_DATA SECTION_

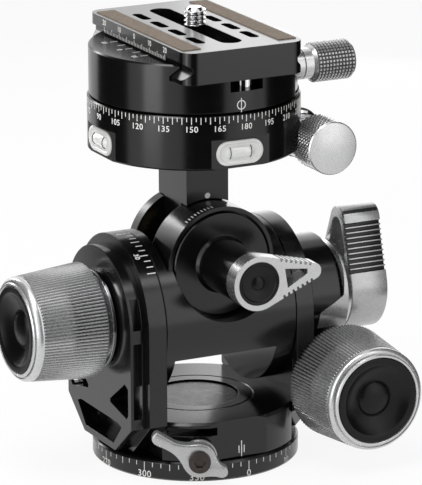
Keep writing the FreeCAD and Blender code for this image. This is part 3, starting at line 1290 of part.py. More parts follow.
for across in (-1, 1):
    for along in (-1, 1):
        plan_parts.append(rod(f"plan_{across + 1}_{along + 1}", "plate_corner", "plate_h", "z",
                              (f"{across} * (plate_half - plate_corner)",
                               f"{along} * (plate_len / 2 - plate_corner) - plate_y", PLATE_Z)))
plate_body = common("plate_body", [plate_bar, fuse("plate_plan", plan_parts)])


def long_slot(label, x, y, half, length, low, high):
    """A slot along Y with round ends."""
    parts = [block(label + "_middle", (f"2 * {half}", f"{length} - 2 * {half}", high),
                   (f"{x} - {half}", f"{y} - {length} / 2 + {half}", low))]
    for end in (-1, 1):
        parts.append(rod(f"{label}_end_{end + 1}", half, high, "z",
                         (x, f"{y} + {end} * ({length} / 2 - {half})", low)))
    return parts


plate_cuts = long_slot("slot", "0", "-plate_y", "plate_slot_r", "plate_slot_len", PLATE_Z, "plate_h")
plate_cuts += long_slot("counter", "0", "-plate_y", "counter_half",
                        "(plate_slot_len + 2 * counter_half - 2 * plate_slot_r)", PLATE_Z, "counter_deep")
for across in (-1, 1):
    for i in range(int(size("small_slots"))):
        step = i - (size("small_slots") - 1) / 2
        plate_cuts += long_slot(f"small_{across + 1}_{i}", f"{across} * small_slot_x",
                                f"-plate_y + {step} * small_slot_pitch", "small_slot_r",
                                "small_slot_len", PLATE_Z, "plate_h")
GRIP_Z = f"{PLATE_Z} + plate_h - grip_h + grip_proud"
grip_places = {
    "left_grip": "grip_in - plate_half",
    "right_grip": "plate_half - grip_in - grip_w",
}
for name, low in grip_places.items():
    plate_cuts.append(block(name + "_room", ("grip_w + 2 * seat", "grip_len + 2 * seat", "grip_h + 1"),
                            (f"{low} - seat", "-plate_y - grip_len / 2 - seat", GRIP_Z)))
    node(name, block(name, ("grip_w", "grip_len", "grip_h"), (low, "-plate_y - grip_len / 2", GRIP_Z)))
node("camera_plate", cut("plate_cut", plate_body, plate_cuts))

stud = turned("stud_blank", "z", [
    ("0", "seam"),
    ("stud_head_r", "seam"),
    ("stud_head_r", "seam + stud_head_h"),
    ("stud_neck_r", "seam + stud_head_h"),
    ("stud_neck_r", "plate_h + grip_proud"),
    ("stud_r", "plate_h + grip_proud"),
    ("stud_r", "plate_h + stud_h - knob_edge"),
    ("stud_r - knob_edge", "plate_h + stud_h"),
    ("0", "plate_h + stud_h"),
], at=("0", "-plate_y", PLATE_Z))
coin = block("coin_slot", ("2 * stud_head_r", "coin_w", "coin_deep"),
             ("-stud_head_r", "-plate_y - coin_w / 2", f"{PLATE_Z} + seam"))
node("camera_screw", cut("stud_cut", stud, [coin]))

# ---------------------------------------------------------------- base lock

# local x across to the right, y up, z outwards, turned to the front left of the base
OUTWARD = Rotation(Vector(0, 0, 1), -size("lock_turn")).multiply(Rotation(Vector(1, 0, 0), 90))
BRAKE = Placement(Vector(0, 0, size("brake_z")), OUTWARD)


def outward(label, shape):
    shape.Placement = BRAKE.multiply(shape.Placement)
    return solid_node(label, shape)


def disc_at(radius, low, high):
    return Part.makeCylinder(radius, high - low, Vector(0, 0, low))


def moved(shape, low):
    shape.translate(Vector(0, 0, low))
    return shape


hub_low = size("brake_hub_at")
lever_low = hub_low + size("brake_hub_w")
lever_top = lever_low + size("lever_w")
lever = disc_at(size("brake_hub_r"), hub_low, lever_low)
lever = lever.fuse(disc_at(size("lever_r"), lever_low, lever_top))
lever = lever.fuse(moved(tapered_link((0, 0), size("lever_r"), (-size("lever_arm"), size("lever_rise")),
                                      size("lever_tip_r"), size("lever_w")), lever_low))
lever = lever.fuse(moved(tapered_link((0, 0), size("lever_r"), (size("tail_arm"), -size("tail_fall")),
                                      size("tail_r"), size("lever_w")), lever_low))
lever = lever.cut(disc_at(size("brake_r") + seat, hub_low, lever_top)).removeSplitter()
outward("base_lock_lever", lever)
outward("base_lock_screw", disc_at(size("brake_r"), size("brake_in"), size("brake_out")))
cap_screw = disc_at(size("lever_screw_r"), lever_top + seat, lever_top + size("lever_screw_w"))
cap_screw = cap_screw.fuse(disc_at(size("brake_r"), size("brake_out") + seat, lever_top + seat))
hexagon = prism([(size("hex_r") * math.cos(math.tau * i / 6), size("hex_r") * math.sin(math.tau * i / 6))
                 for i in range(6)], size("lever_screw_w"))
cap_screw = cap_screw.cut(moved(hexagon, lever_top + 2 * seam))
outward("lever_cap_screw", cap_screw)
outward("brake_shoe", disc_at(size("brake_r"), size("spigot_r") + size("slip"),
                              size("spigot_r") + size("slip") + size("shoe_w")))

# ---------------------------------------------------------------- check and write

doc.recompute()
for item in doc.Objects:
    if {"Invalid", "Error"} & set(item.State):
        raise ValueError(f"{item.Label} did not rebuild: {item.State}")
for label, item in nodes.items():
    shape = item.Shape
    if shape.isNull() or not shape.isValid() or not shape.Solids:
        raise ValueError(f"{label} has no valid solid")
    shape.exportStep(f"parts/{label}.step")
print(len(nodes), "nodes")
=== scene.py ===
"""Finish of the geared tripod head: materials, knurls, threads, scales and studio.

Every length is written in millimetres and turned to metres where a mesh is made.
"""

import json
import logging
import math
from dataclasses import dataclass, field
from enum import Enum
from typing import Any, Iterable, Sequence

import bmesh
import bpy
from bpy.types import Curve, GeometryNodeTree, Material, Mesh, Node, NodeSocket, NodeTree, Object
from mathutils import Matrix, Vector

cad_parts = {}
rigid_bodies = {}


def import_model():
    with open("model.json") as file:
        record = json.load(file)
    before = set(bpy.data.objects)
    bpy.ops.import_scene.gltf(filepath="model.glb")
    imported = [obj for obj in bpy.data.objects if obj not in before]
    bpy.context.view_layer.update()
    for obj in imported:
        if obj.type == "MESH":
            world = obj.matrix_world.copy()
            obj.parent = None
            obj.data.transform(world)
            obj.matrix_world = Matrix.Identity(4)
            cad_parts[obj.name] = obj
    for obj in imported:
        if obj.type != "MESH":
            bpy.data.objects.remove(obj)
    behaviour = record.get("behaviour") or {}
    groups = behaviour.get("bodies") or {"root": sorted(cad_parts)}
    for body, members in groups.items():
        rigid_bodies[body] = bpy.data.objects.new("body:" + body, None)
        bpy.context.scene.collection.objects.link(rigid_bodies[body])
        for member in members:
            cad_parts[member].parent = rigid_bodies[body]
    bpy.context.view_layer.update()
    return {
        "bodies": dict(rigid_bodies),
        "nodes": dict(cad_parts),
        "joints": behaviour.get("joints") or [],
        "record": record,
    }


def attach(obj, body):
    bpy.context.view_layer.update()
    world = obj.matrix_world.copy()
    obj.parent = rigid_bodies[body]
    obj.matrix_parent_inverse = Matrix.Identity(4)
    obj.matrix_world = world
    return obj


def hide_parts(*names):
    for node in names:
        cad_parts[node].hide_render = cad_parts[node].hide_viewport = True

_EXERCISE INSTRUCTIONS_
Return exactly the lines above from the line that has "doc.recompute()" through the line that has "record = json.load(file)", inclusive, and nothing else.

_ANSWER TO THIS TASK_
doc.recompute()
for item in doc.Objects:
    if {"Invalid", "Error"} & set(item.State):
        raise ValueError(f"{item.Label} did not rebuild: {item.State}")
for label, item in nodes.items():
    shape = item.Shape
    if shape.isNull() or not shape.isValid() or not shape.Solids:
        raise ValueError(f"{label} has no valid solid")
    shape.exportStep(f"parts/{label}.step")
print(len(nodes), "nodes")
=== scene.py ===
"""Finish of the geared tripod head: materials, knurls, threads, scales and studio.

Every length is written in millimetres and turned to metres where a mesh is made.
"""

import json
import logging
import math
from dataclasses import dataclass, field
from enum import Enum
from typing import Any, Iterable, Sequence

import bmesh
import bpy
from bpy.types import Curve, GeometryNodeTree, Material, Mesh, Node, NodeSocket, NodeTree, Object
from mathutils import Matrix, Vector

cad_parts = {}
rigid_bodies = {}


def import_model():
    with open("model.json") as file:
        record = json.load(file)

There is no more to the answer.